■ EXERCISE TASK
Find the line containing "attach(piece, bodyOfNode[node])", then output it and every line after it through the end of the listing below, exactly as written.

■ SUPPLIED MATERIAL
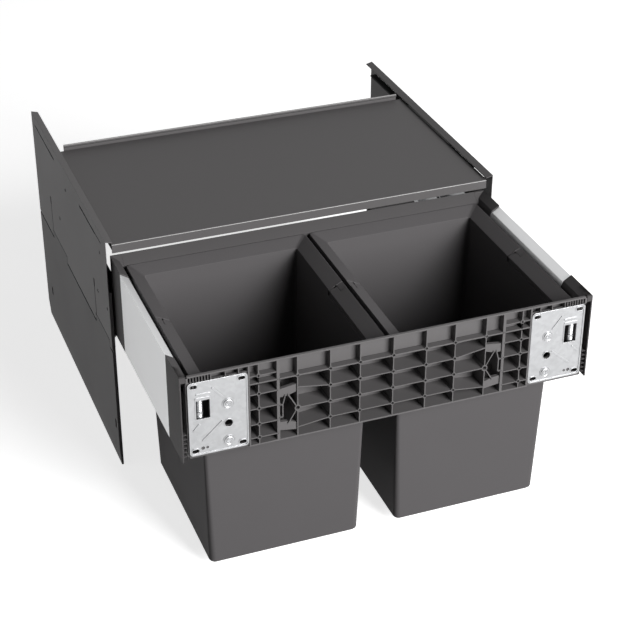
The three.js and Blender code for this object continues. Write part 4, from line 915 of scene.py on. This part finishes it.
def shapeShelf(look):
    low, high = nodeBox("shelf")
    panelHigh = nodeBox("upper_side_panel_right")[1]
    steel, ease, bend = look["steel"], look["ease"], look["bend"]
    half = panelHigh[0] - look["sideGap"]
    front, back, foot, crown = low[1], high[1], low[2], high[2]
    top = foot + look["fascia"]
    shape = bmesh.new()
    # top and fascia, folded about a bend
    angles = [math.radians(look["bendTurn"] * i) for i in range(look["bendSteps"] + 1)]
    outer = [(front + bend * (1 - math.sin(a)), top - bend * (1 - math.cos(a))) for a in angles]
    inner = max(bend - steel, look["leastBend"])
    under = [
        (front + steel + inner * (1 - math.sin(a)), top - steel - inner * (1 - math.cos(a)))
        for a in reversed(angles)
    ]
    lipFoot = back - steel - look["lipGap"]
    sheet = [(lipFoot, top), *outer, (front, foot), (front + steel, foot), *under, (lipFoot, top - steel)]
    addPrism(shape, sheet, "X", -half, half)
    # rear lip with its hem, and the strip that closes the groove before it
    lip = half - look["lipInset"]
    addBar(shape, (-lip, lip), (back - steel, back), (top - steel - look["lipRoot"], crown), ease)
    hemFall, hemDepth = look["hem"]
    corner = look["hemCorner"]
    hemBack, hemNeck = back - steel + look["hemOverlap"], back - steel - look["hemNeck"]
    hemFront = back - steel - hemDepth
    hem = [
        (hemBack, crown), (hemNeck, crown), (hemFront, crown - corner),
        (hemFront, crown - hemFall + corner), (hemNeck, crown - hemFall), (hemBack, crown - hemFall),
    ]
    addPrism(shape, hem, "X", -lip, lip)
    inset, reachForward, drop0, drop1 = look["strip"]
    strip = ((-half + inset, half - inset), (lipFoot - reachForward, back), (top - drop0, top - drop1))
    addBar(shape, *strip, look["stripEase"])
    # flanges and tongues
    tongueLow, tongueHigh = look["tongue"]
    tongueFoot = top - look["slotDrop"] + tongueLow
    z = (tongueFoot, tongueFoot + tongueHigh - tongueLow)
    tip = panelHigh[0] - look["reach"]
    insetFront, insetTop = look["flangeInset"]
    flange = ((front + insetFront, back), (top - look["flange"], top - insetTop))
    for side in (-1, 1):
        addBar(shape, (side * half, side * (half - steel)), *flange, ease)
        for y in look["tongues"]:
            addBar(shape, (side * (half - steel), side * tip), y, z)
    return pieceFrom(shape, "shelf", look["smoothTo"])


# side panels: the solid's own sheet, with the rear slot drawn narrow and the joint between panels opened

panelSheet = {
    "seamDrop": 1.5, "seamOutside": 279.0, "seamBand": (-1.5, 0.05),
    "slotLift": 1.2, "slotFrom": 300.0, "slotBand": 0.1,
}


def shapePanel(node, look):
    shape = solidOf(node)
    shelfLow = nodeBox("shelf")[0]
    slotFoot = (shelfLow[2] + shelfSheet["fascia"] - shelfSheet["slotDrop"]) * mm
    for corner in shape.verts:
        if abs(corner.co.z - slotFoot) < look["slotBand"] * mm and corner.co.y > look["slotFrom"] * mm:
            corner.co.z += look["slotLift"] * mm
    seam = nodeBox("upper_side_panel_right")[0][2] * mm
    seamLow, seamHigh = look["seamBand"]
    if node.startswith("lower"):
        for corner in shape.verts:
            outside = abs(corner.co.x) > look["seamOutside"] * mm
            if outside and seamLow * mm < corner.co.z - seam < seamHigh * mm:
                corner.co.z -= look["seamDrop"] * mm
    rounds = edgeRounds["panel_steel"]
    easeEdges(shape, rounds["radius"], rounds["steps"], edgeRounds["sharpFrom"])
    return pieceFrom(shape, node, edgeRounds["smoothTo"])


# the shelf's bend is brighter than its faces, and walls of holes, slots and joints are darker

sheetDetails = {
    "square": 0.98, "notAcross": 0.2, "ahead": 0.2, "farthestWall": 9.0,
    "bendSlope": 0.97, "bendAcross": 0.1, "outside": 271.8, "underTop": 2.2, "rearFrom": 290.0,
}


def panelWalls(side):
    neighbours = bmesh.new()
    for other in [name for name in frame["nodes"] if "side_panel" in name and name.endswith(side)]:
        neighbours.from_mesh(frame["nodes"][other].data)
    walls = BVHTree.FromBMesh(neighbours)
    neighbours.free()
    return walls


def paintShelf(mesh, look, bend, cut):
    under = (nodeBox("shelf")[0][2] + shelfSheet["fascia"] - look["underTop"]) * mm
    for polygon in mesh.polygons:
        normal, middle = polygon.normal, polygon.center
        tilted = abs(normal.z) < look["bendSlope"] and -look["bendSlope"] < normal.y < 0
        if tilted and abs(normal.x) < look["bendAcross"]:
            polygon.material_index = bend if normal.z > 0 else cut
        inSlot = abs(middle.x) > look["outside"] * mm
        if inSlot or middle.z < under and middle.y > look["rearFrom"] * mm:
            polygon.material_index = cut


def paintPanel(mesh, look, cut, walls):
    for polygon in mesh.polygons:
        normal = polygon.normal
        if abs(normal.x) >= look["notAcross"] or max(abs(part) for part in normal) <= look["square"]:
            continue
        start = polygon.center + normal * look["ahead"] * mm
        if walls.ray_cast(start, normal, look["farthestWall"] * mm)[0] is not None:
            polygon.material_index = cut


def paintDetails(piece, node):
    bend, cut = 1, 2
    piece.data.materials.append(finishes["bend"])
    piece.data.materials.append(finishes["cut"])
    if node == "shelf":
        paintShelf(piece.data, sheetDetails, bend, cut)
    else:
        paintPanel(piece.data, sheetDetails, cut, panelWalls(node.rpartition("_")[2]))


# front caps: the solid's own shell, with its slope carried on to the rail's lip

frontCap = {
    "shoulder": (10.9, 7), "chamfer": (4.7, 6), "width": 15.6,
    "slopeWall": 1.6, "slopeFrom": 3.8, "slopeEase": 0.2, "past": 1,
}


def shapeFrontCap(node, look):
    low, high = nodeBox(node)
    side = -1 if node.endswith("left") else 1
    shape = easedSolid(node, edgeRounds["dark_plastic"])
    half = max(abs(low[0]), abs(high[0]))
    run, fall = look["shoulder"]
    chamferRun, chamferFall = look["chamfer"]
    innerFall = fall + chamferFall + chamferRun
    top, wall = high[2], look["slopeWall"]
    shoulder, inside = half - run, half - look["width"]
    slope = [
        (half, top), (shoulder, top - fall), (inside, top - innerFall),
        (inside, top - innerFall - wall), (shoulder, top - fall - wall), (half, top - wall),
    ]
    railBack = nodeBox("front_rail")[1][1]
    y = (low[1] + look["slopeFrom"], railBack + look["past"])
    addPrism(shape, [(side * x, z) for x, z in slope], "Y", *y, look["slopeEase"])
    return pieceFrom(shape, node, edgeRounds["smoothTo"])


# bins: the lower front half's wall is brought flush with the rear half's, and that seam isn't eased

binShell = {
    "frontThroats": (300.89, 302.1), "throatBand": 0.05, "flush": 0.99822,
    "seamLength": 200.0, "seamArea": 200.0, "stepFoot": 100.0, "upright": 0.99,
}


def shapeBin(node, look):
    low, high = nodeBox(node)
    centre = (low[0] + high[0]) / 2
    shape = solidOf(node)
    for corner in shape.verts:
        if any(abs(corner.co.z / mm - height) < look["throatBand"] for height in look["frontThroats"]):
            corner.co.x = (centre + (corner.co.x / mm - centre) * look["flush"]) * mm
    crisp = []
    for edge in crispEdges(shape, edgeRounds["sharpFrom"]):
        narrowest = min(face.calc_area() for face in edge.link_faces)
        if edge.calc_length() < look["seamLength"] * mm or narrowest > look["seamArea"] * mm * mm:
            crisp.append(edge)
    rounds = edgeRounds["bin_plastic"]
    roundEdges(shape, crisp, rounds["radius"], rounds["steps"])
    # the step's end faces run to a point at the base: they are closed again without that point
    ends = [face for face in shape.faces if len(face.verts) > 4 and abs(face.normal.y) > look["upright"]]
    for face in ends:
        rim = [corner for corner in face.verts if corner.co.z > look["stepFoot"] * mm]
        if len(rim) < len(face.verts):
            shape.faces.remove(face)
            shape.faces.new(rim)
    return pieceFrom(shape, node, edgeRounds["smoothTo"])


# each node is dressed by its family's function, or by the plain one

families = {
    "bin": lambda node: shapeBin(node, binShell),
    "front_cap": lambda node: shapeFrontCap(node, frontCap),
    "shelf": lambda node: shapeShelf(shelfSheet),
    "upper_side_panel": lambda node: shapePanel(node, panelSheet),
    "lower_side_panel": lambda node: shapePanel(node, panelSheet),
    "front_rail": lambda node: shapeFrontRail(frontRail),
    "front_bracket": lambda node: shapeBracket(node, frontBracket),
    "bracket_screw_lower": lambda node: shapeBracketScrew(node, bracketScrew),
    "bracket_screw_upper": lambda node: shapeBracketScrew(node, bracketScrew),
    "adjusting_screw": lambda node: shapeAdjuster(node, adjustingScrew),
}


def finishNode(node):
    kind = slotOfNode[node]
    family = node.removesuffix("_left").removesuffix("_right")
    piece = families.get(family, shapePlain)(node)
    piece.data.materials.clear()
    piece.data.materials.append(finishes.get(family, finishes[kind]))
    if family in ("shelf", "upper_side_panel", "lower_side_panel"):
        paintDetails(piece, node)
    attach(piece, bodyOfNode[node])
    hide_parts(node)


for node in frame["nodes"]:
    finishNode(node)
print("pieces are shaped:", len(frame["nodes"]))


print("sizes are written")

■ FINAL ANSWER
    attach(piece, bodyOfNode[node])
    hide_parts(node)


for node in frame["nodes"]:
    finishNode(node)
print("pieces are shaped:", len(frame["nodes"]))


print("sizes are written")